Citigroup Inc., Deutsche Bank AG and HSBC Holdings Plc anticipate oil will slide from last month's record $83.90 a barrel as gasoline sales weaken to the lowest level this year and
a slowing U.S. economy curbs demand. Profits from making fuels are so low that refiners have 12.5 percent of capacity off line, the second-highest rate of the past two decades for this time of year, data from the U.S. Department of Energy show.
``Refinery profit margins are being squeezed at a time when significant maintenance is scheduled,'' said Tim Evans, an energy analyst with Citigroup Global Markets Inc. in New York. ``The combination of these factors should send crude oil lower.''
Oil traders and analysts have never been more pessimistic, with 75 percent of respondents anticipating prices will fall, according to a weekly survey by Bloomberg News that started in
April 2004.
Crude may end the year below $70 a barrel, compared with $81.66 at the end of the third quarter, forecasts Adam Sieminski, the global oil analyst at Deutsche Bank in New York. If he's right, a $1 million investment in crude oil futures in New York would more than double to $2.3 million, assuming speculators used the exchange's minimum deposit to conduct the transaction.
Lower Fuel Demand
``The most important development of the last six weeks has been that there's been no growth in demand for petroleum products,'' Sieminski said. ``High gasoline prices weren't enough to curb demand. The combination of the threat of layoffs and higher mortgages might finally be doing the job.''
Not everyone forecasts that oil will move lower by the end of the year. Goldman Sachs Group Inc. is the most bullish commodities trading firm on oil, forecasting on Sept. 17 that crude will end the year at $85 a barrel, with a ``high risk'' of a jump above $90, according to a report from analysts including Jeffrey Currie in London. Its two current trading recommendations on oil are both money-losers.
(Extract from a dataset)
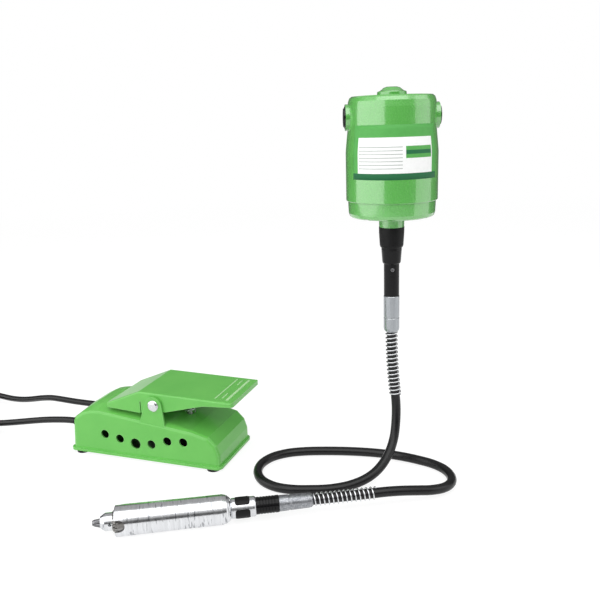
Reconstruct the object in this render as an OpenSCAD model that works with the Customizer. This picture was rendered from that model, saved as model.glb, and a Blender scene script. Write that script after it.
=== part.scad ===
// Hanging rotary tool: a motor on a hook, a flexible drive shaft, a handpiece with a
// keyed three-jaw chuck, and a foot pedal that sets the speed.
// Millimetres. The origin is the mouth of the hanger's threaded hole on top of the motor,
// +Z points up, +X to the motor's right and -Y to its front. The pedal and the handpiece
// lie on a surface at floor_z, and each is modelled in a frame of its own.

/* [Motor] */
// Outside diameter of the motor housing
motor_d = 94; // [88:1:104]
// Height of the housing casting, from its shoulder to the seam
housing_h = 103.4; // [100:0.2:115]
// Height of the lower end bell
bell_h = 17.5; // [17:0.5:26]
// Wall of the motor castings
motor_wall = 3; // [2.5:0.1:4]
// Diameter of the hanger boss on top of the motor
boss_d = 29.5; // [26:0.5:36]
// Height of the hanger boss above the shoulder
boss_h = 8.6; // [8:0.2:12]
// Core diameter of the hanger's threaded hole
hanger_hole_d = 6.8; // [5:0.1:8.6]
// Depth of the hanger's threaded hole
hanger_hole_depth = 9; // [8:0.2:9.6]
// Height of the green nose under the end bell
nose_h = 11; // [8:0.5:14]
// Diameter of a brush cap's head
brush_cap_d = 21; // [18:0.5:23]
// Diameter of the hole for the motor's own lead
inlet_hole_d = 6; // [5:0.5:8]

/* [Motor insides] */
// Diameter of the armature's laminated core
armature_d = 46; // [42:0.5:48]
// Length of the armature and stator cores
core_h = 38; // [32:1:40]
// Air gap between armature and stator
air_gap = 0.5; // [0.3:0.05:0.8]
// Diameter of the commutator
commutator_d = 24; // [20:0.5:26]
// Diameter of the cooling fan
fan_d = 64; // [50:1:66]
// Number of fan blades
fan_blades = 10; // [6:1:14]

/* [Drive line] */
// Diameter of the motor shaft and of the spindle
shaft_d = 8; // [7:0.5:9]
// Diameter of the flexible core
core_wire_d = 4.8; // [4:0.2:5.4]
// Outside diameter of the flexible sheath
sheath_d = 10.2; // [9.6:0.1:10.6]
// Height of the rubber sleeve under the nose
sleeve_h = 21.5; // [19:0.5:30]
// Height of the lock collar under the rubber sleeve
lock_h = 17.5; // [12:0.5:20]
// Height of the bare coupling tube
tube_h = 35.4; // [30:0.2:40]
// Diameter of the coupling tube
tube_d = 16.4; // [15:0.2:17.4]
// Length of the upper ferrule
upper_ferrule_l = 40.1; // [34:0.1:44]
// Diameter of the upper ferrule
upper_ferrule_d = 17; // [16:0.2:18]

/* [Springs] */
// Wire of the two springs that guard the sheath
guard_wire_d = 1.4; // [1:0.1:1.6]
// Pitch of the guard springs
guard_pitch = 4.7; // [3.6:0.1:5]
// Curls of the upper guard spring
upper_turns = 16; // [12:1:18]
// Curls of the lower guard spring
lower_turns = 14; // [10:1:15]
// Wire of the treadle's return spring
return_wire_d = 1.5; // [1:0.1:1.8]
// Curls of the return spring
return_turns = 6; // [4:1:7]

/* [Handpiece] */
// Diameter of the handpiece barrel at its back
barrel_d = 29.4; // [28.8:0.1:30.6]
// Diameter of the barrel at its front rim
barrel_front_d = 30.4; // [29.6:0.1:30.6]
// Length of the barrel
barrel_l = 111.5; // [106:0.5:125]
// Diameter of the joint collar behind the barrel
collar_d = 20; // [18:0.2:21]
// Length of the joint collar
collar_l = 24.5; // [22:0.5:30]
// Number of rubber grip pads on the joint collar
pad_count = 4; // [2:1:6]
// Diameter of the ribbed black sleeve
grip_d = 17; // [15:0.2:18]
// Length of the ribbed black sleeve
grip_l = 22.8; // [18:0.2:26]
// Length of the lower ferrule
lower_ferrule_l = 34.6; // [30:0.2:40]
// Diameter of the lower ferrule at its front
lower_ferrule_d = 16; // [15:0.2:17]

/* [Chuck] */
// Diameter of the chuck's nose
nose_d = 17.5; // [16.5:0.1:18]
// How far the nose stands out of the barrel
nose_out = 14; // [12:0.5:15]
// Diameter of the geared sleeve
chuck_sleeve_d = 24.6; // [24.4:0.1:25]
// Number of bevel teeth on the geared sleeve
tooth_count = 18; // [12:1:22]
// Diameter of a jaw before it is ground
jaw_d = 4.4; // [4:0.1:4.6]
// Slant of each jaw to the chuck's axis
jaw_slant = 11; // [10:0.5:12]
// Travel of each jaw along its slanted hole
jaw_travel = 8; // [5:0.5:8]
// Diameter of the holes that take the chuck key's pilot
key_hole_d = 3; // [2.5:0.1:3.2]
// Radius of the half-round key notches in the barrel's rim
notch_r = 6; // [5:0.1:7]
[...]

One of them was to buy the gasoline refining margin, which has lost more than half its value since then, Goldman's research shows.
U.S. fuel consumption during the four weeks ending Sept. 28 averaged 20.45 million barrels a day, down 0.3 percent from the same period a year earlier, according to the Energy Department.
`First Time'
``We've seen with gasoline that month-on-month demand is lower for the first time in the U.S. in years,'' said Hakan Kocayusufpasaoglu, director of commodity derivatives at Credit Suisse in London.
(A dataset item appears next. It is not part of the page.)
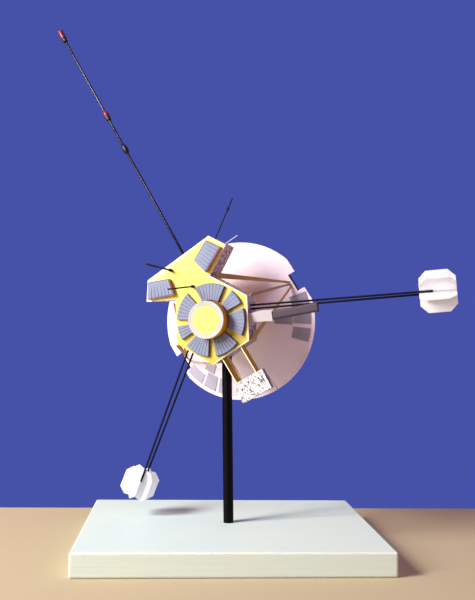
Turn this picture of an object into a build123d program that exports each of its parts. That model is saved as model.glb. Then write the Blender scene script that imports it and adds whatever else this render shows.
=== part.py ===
from build123d import *
from math import cos, sin, radians, sqrt
import os

# Card display model of a dish-antenna deep-space probe on a dowel and a painted board.
# Millimetres, +Z up. The origin is the middle of the board's underside, the viewer's side is -Y.

# Stand
board_length = 225.5
board_width = 178.0
board_thick = 17.5
board_round = 1.5
post_diameter = 8.0
post_foot_x = 0.2
post_foot_y = 1.2
post_socket = 10.0
post_insert = 9.0
post_fit = 0.15

# Pose of the craft: centre of its aft deck, heading, tilt and roll of its spin axis
craft_x = -16.5
craft_y = -4.7
craft_height = 177.6
craft_azimuth = 24.5
craft_tilt = -0.8
craft_roll = 33.4

# Hexagonal bus with the flared experiment bay
hex_side = 35.5
bus_depth = 21.6
deck_thick = 1.0
deck_overhang = 0.5
bay_wall = 26.0
bay_end = 16.6
bay_lean = 2.0
post_seat_x = -11.0
post_seat_depth = 15.6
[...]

Gasoline futures on the New York Mercantile Exchange declined 11 percent to $1.9959 a gallon in the last five months, while crude oil has increased 26 percent to $79.94 a barrel during the same period.
``We're at a turning point for prices and margins,'' said Lynn Westfall, San Antonio-based chief economist for Tesoro Corp., the second-biggest refiner in California. ``It's hard to imagine $80 oil being sustainable based on supply.'
The profit from turning three barrels of crude oil into two barrels of gasoline and one of heating oil fell to $5.7406 on Oct. 2, the lowest in 11 months. It surged to $30.479 on May 17, the highest since at least 1989, based on futures prices in New York.
Refinery Usage
U.S. oil refineries are running at 87.5 percent of capacity, according to the U.S. Energy Department. The only time rates were lower for this time of year was in 2005, when Hurricanes Katrina and Rita slammed the Gulf Coast. Crude-oil demand is falling this month because refiners have scheduled maintenance during a lull in fuel sales.
``You're looking at a situation where refinery maintenance will cut back on demand, product demand seasonally has been falling and the threat of hurricanes'' is easing, said Harry
Tchilinguirian, a senior oil market analyst for BNP Paribas in London. ``Last year there was an end-of-season correction'' after it became obvious the hurricane season was not severe.
The Atlantic hurricane season lasts from June through November. So far this year, no hurricanes have damaged U.S. Gulf Coast refineries and oil rigs.
Rising Supply
U.S. crude-oil supplies rose 1.14 million barrels to 321.8 million barrels in the week ended Sept. 28, an Energy Department report showed. The gain left stockpiles 9.3 percent higher than the five-year average for the week.
Crude-oil inventories may also rise because of increased production by the Organization of Petroleum Exporting Countries. The group, which is responsible for about 40 percent of global
output, agreed last month to increase output by 500,000 barrels a day starting Nov. 1.
OPEC pumped 30.3 million barrels a day in August, or more than 33 percent of world crude supplies, according to Bloomberg data.
``The next move will be south toward the low $70s and high $60s before the end of the year, primarily as more bad news comes from the U.S. economy,'' said Pierre Martin, a Frankfurt-based manager of a $565 million commodity fund at DWS Investment GmbH, a unit of Deutsche Bank AG.